Output exactly the lines that run from the line containing "base_plate();" through the line containing "obj.parent = empty", with both ends included.

# start of Supplied material

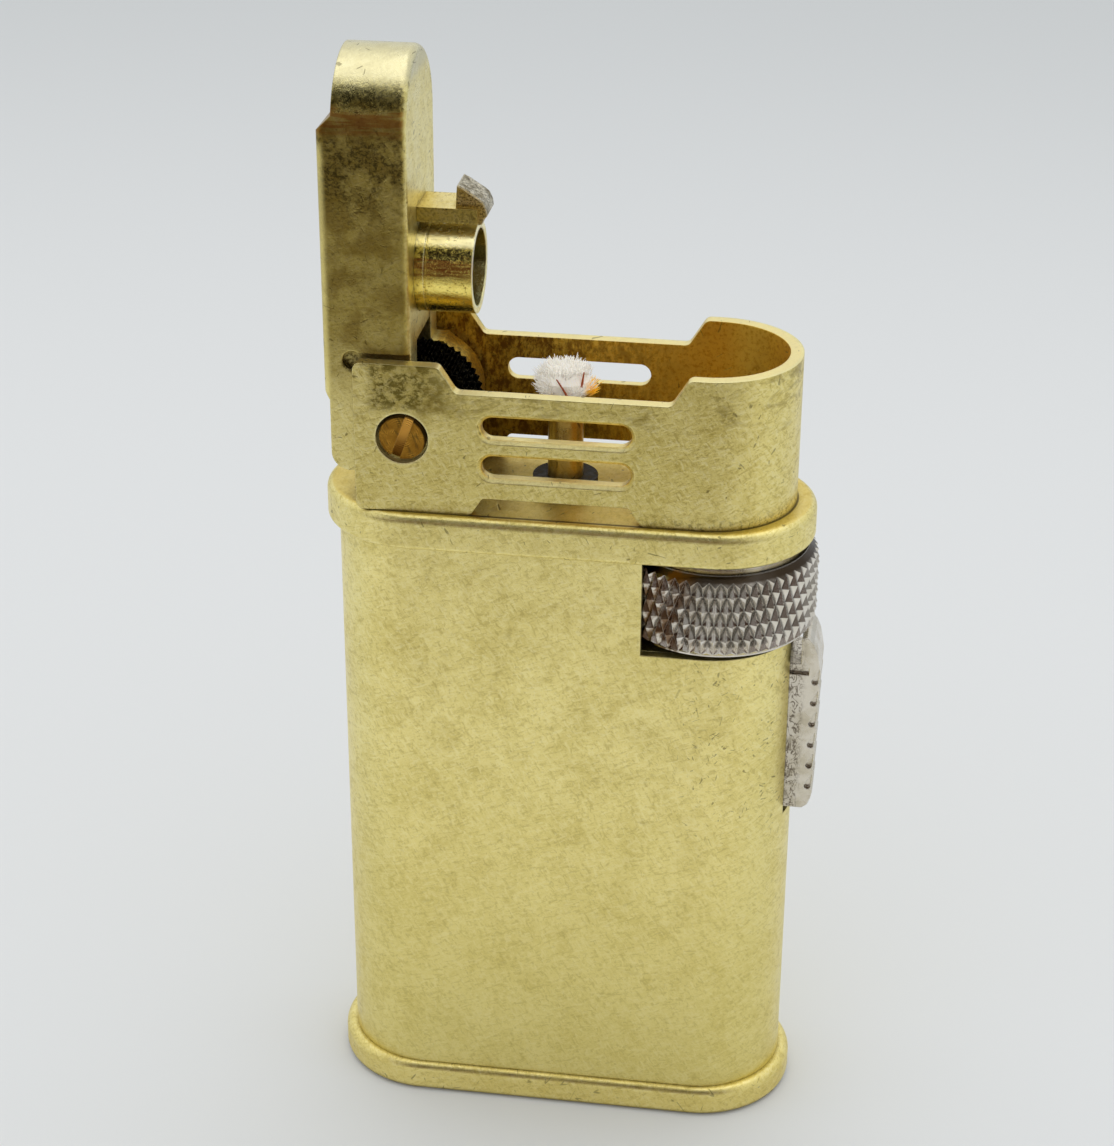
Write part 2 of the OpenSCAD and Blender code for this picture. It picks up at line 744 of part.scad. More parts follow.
// Steel claw brazed to the arm's end: its tip points to the catch when the lid is shut
module latch_claw() {
    arm_end = lid_in + arm_l;
    z0 = arm_z - pivot_pz;
    color("#8f8a80") translate([pivot_px, 0, pivot_pz])
        y_slab(-nose_w / 2 - 0.3, nose_w / 2 + 0.3)
            polygon([[arm_end, z0 - 0.2], [arm_end + 0.3, z0 - 0.1], [arm_end + 0.4, z0 + 0.3],
                [arm_end + 0.65, z0 + 0.5], [arm_end + 0.6, z0 + 0.95], [arm_end + 0.35, z0 + arm_t + 0.4],
                [arm_end + 0.05, z0 + arm_t + 0.65], [claw_back + 0.45, z0 + arm_t + claw_reach - 0.15],
                [claw_back + 0.1, z0 + arm_t + claw_reach], [claw_back, z0 + arm_t],
                [arm_end, z0 + arm_t]]);
}

module pivot_screw() {
    head_y = -guard_r + screw_sink - screw_head_t;
    color("#b08f42") difference() {
        union() {
            y_rod(pivot_px, pivot_pz, screw_head_r, head_y, head_y + screw_head_t);
            y_rod(pivot_px, pivot_pz, pivot_hole_r, head_y + 0.1, guard_r);
        }
        translate([pivot_px, head_y, pivot_pz])
            rotate([0, driver_slot_lean - 90, 0])
                translate([-screw_head_r - over, -over, -driver_slot / 2])
                    cube([2 * (screw_head_r + over), over + driver_slot_depth, driver_slot]);
    }
}

module pivot_bush() {
    color("#a9adb2") difference() {
        y_rod(pivot_px, pivot_pz, bush_r, -guard_in + slip, guard_in - slip);
        y_rod(pivot_px, pivot_pz, pivot_hole_r + run, -guard_w, guard_w);
    }
}

// One thin washer on each side, between the lid's hub and the wind guard
module hinge_washers() {
    inner = lid_w / 2 - rebate + washer_gap;
    color("#b59a4a") for (side = [-1, 1])
        difference() {
            y_rod(pivot_px, pivot_pz, washer_r, side > 0 ? inner : -inner - washer_t,
                side > 0 ? inner + washer_t : -inner);
            y_rod(pivot_px, pivot_pz, bush_r + run, -guard_w, guard_w);
        }
}

module lid_spring() {
    y0 = fork_half + 0.1;
    color("#8d9299") difference() {
        y_rod(pivot_px, pivot_pz, spring_pocket_r - 0.4, y0, fork_half + spring_pocket - 0.1);
        y_rod(pivot_px, pivot_pz, bush_r + 0.4, 0, guard_w);
    }
}

// Points of a toothed wheel: each tooth leans to one side
function tooth_ring(r, depth, teeth, lean) =
    [for (i = [0:teeth - 1], k = [0, 1])
        let (a = 360 * (i + (k == 0 ? 0 : lean)) / teeth, q = k == 0 ? r : r - depth)
            [q * cos(a), q * sin(a)]];

module flint_wheel() {
    half = flint_wheel_w / 2;
    color("#2b2b2d") difference() {
        translate([pivot_px, 0, pivot_pz]) {
            y_slab(-half, half)
                polygon(tooth_ring(flint_wheel_d / 2, 0.25, flint_wheel_teeth, 0.5));
            y_slab(-half - 0.55, -half + 0.1) polygon(tooth_ring(2.9, 0.5, 12, 0.15));
        }
        y_rod(pivot_px, pivot_pz, bush_r + run, -guard_w, guard_w);
    }
}

// Steel finger on the lid that drives the wheel's ratchet teeth when the lid springs open
module drive_pawl() {
    color("#8d9299") translate([pivot_px, 0, pivot_pz])
        y_slab(-fork_half, -flint_wheel_w / 2 - 0.15)
            polygon([[-3.05, 0.4], [-2.95, 1.0], [-3.4, 3.6], [-4.4, 3.6], [-4.1, 1.2]]);
}

// Knurled drum: rows of four-sided points, each row half a step round from the last
function knurl_shift(k) = (k % 2) / 2;
function knurl_point(r, turn, k) =
    [r * cos(360 * turn / knurl_columns), r * sin(360 * turn / knurl_columns), k * knurl_pitch];

module knurl_drum() {
    n = knurl_columns;
    top = knurl_levels;
    valley_r = thumb_r - knurl_depth;
    points = concat(
        [for (k = [0:top], i = [0:n - 1]) knurl_point(valley_r, i + knurl_shift(k), k)],
        [for (k = [1:top - 1], i = [0:n - 1]) knurl_point(thumb_r, i + knurl_shift(k) + 0.5, k)]);
    rows = [for (k = [1:top - 1], i = [0:n - 1])
        let (peak = (top + k) * n + i, left = k * n + i, right = k * n + (i + 1) % n,
            next = (i + k % 2) % n, above = (k + 1) * n + next, below = (k - 1) * n + next)
            each [[peak, above, right], [peak, left, above], [peak, below, left], [peak, right, below]]];
    ends = [for (i = [0:n - 1])
        let (foot = (i + 1) % n, head = (i + top % 2) % n)
            each [[foot, i, n + i], [top * n + i, top * n + foot, (top - 1) * n + head]]];
    caps = [[for (i = [0:n - 1]) i], [for (i = [n - 1:-1:0]) top * n + i]];
    polyhedron(points, concat(rows, ends, caps), convexity = 4);
}

// Plain wheel with bevelled rims, which trims the knurl
module wheel_blank() {
    rotate_extrude()
        polygon([[0, 0], [thumb_r - rim_bevel, 0], [thumb_r - rim_bevel, rim_land],
            [thumb_r + 0.02, rim_bevel + rim_land], [thumb_r + 0.02, thumb_h - rim_chamfer - rim_land],
            [thumb_r - rim_chamfer, thumb_h - rim_land], [thumb_r - rim_chamfer, thumb_h], [0, thumb_h]]);
}

module thumb_wheel() {
    start = 90 - thumb_turn / 2;
    color("#a6a3a0") translate([thumb_x, 0, thumb_z0])
        difference() {
            union() {
                intersection() {
                    translate([0, 0, knurl_z0]) knurl_drum();
                    wheel_blank();
                }
                translate([0, 0, thumb_h / 2])
                    cylinder(r = shoulder_r, h = shoulder_top - thumb_z0 - thumb_h / 2);
                translate([throw * cos(start), throw * sin(start), thumb_h])
                    cylinder(r = cam_r, h = cam_top - thumb_z1);
            }
            translate([0, 0, -over]) cylinder(r = axle_r + run, h = thumb_h * 2);
        }
}

module wheel_axle() {
    color("#9a9ea3") translate([thumb_x, 0, bed_z])
        cylinder(r = axle_r, h = cam_top - bed_z);
}

module wheel_washer() {
    color("#b59a4a") translate([thumb_x, 0, bed_z + bed_t])
        difference() {
            cylinder(r = wheel_washer_r, h = wheel_washer_t);
            translate([0, 0, -over]) cylinder(r = axle_r + run, h = wheel_washer_t + 2 * over);
        }
}

module catch_slide() {
    bridge_z0 = slide_z0 + slide_t - bridge_lap;
    color("#8d9299") {
        translate([0, 0, slide_z0])
            linear_extrude(slide_t) difference() {
                translate([yoke_left, -yoke_half_w])
                    square([yoke_right - yoke_left, 2 * yoke_half_w]);
                translate([yoke_x - yoke_in, -yoke_window_half])
                    square([2 * yoke_in, 2 * yoke_window_half]);
            }
        y_slab(-nose_w / 2, nose_w / 2)
            polygon([[bridge_x0, bridge_z0], [bridge_x1, bridge_z0], [bridge_x1, bridge_z0 + bridge_t],
                [post_x + post_t, bridge_z0 + bridge_t],
                [post_x + post_t, tooth_z + tooth_h], [tooth_x + 0.5, tooth_z + tooth_h],
                [tooth_x, tooth_z + 0.5], [tooth_x, tooth_z], [post_x, tooth_z],
                [post_x, bridge_z0 + bridge_t], [bridge_x0, bridge_z0 + bridge_t]]);
    }
}

// Distance of the lever's outer face from the middle of the body at a height
function lever_face(z) = body_l / 2 + lever_out_bottom
    + (lever_out_top - lever_out_bottom) * (z - lever_z0) / lever_h;

// Side view of the side lever: a plate whose outer face has shallow saw teeth, and a nose on top
module lever_side() {
    ridges = [for (i = [0:ridge_count - 1])
        let (z = ridge_z0 + i * ridge_pitch)
            each [[lever_face(z), z - ridge_ledge - 0.1], [lever_face(z) - 0.16, z - ridge_ledge + 0.05],
                [lever_face(z) - 0.03, z + ridge_pitch / 3]]];
    nose = lever_face(lever_z1) - body_l / 2;
    polygon(concat([[lever_in_x, lever_z0 + 0.5], [lever_in_x + 0.5, lever_z0],
        [lever_face(lever_z0) - 0.75, lever_z0], [lever_face(lever_z0) - 0.35, lever_z0 + 0.3],
        [lever_face(lever_z0) - 0.08, lever_z0 + 0.95]],
        ridges,
        [[lever_face(lever_z1 - 3.0), lever_z1 - 3.0], [body_l / 2 + nose * 0.9, lever_z1 - 2.1],
            [body_l / 2 + nose * 0.81, lever_z1 - 1.2], [body_l / 2 + nose * 0.66, lever_z1 - 0.5],
            [body_l / 2 + nose * 0.5, lever_z1 - 0.1], [body_l / 2 + nose * 0.4, lever_z1],
            [lever_nose_in, lever_z1], [lever_nose_in, lever_flange_top], [lever_in_x, lever_flange_top]]));
}

// Drop-shaped scoop at the end of a grip ridge
module ridge_scoop(z) {
    centre = lever_face(z) - ridge_depth - 0.02;
    translate([centre, z]) circle(r = scoop_r, $fn = 24);
    polygon([[centre - scoop_r * 0.8, z + scoop_r * 0.6], [centre + scoop_r, z],
        [lever_face(z + ridge_pitch * 0.6) - 0.12, z + ridge_pitch * 0.6]]);
}

module side_lever() {
    color("#a6a3a0") difference() {
        union() {
            y_slab(-lever_w / 2, lever_w / 2) lever_side();
            for (side = [-1, 1])
                translate([0, side * (lever_w / 2 - lever_lug_t / 2), 0])
                    y_slab(-lever_lug_t / 2, lever_lug_t / 2) {
                        translate([lever_pin_x, lever_pin_z]) circle(r = lever_lug_r);
                        translate([lever_pin_x, lever_pin_z - lever_lug_r])
                            square([lever_in_x - lever_pin_x + 0.2, 2 * lever_lug_r]);
                    }
        }
        y_rod(lever_pin_x, lever_pin_z, lever_pin_r + run, -body_w, body_w);
        for (side = [-1, 1]) {
            translate([body_l / 2 + 0.1, side * lever_w / 2, lever_flange_top - 0.65])
                cube([1.9, 0.7, 0.6], center = true);
            for (i = [0:ridge_count - 1])
                translate([0, side * lever_w / 2, 0])
                    y_slab(-scoop_depth, scoop_depth) ridge_scoop(ridge_z0 + i * ridge_pitch);
        }
    }
}

module lever_pin() {
    reach = lever_w / 2 + bracket_gap + bracket_t;
    color("#9a9ea3") y_rod(lever_pin_x, lever_pin_z, lever_pin_r, -reach, reach);
}

module lever_bracket() {
    inner = lever_w / 2 + bracket_gap;
    color("#b9ad74") difference() {
        union() {
            translate([tank_x1, -inner - bracket_t, lever_pin_z - bracket_h / 2])
                cube([bracket_t, 2 * (inner + bracket_t), bracket_h]);
            for (side = [-1, 1])
                translate([0, side * (inner + bracket_t / 2), 0])
                    y_slab(-bracket_t / 2, bracket_t / 2) {
                        translate([tank_x1, lever_pin_z - bracket_lug_r])
                            square([lever_pin_x - tank_x1, 2 * bracket_lug_r]);
                        translate([lever_pin_x, lever_pin_z]) circle(r = bracket_lug_r);
                    }
        }
        y_rod(lever_pin_x, lever_pin_z, lever_pin_r + run / 2, -body_w, body_w);
    }
}

module lever_spring() {
    half = lever_w / 2 - lever_lug_t - 0.15;
    coil_in = lever_pin_r + 0.1;
    color("#8d9299") difference() {
        union() {
            y_rod(lever_pin_x, lever_pin_z, coil_in + spring_wire, -half, half);
            translate([lever_pin_x + coil_in, half - spring_wire, lever_pin_z])
                cube([spring_wire, spring_wire, 2.5]);
            translate([lever_pin_x - coil_in - spring_wire, -half, lever_pin_z])
                cube([spring_wire, spring_wire, 2.5]);
        }
        y_rod(lever_pin_x, lever_pin_z, coil_in, -body_w, body_w);
    }
}

base_plate();
body_shell();
deck_plate();
wind_guard();
fuel_tank();
tank_cover();
tank_packing();
wheel_bed();
flint_tube();
flint_screw();
flint_spring();
flint_follower();
flint();
filler_screw();
filler_washer();
wick_tube();
wick_collar();
wick();
lid();
snuffer_cup();
latch_arm();
latch_claw();
pivot_screw();
pivot_bush();
hinge_washers();
lid_spring();
flint_wheel();
drive_pawl();
thumb_wheel();
wheel_axle();
wheel_washer();
catch_slide();
side_lever();
lever_pin();
lever_bracket();
lever_spring();
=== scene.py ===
"""Looks of a brass pocket lighter of the trench type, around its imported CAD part.

The CAD pieces keep their shapes and get finishes here. The lint of the wick, the stage and the camera
are modelled in this file. Objects are in metres in the part's frame, and patterns are in millimetres.
"""

import functools
import json
import math
import random

import bmesh
import bpy
from bpy.props import BoolProperty, FloatProperty, FloatVectorProperty, IntProperty, PointerProperty
from mathutils import Matrix, Vector


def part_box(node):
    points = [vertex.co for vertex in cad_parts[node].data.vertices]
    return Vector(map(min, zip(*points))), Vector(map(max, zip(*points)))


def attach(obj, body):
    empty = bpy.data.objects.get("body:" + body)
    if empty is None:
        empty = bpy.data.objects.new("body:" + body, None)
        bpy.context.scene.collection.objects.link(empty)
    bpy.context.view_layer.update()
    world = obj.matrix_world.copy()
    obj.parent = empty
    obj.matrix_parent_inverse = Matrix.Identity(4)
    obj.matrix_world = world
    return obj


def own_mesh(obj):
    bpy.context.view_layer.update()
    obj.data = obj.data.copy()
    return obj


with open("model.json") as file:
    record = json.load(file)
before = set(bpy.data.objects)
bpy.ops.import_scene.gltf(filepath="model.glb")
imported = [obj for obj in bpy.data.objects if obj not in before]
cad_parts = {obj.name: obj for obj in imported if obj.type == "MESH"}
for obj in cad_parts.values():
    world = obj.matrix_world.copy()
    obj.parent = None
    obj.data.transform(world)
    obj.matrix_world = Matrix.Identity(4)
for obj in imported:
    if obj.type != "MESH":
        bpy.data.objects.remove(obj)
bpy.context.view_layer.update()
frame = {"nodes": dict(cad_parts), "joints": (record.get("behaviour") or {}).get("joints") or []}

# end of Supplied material

Output:
base_plate();
body_shell();
deck_plate();
wind_guard();
fuel_tank();
tank_cover();
tank_packing();
wheel_bed();
flint_tube();
flint_screw();
flint_spring();
flint_follower();
flint();
filler_screw();
filler_washer();
wick_tube();
wick_collar();
wick();
lid();
snuffer_cup();
latch_arm();
latch_claw();
pivot_screw();
pivot_bush();
hinge_washers();
lid_spring();
flint_wheel();
drive_pawl();
thumb_wheel();
wheel_axle();
wheel_washer();
catch_slide();
side_lever();
lever_pin();
lever_bracket();
lever_spring();
=== scene.py ===
"""Looks of a brass pocket lighter of the trench type, around its imported CAD part.

The CAD pieces keep their shapes and get finishes here. The lint of the wick, the stage and the camera
are modelled in this file. Objects are in metres in the part's frame, and patterns are in millimetres.
"""

import functools
import json
import math
import random

import bmesh
import bpy
from bpy.props import BoolProperty, FloatProperty, FloatVectorProperty, IntProperty, PointerProperty
from mathutils import Matrix, Vector


def part_box(node):
    points = [vertex.co for vertex in cad_parts[node].data.vertices]
    return Vector(map(min, zip(*points))), Vector(map(max, zip(*points)))


def attach(obj, body):
    empty = bpy.data.objects.get("body:" + body)
    if empty is None:
        empty = bpy.data.objects.new("body:" + body, None)
        bpy.context.scene.collection.objects.link(empty)
    bpy.context.view_layer.update()
    world = obj.matrix_world.copy()
    obj.parent = empty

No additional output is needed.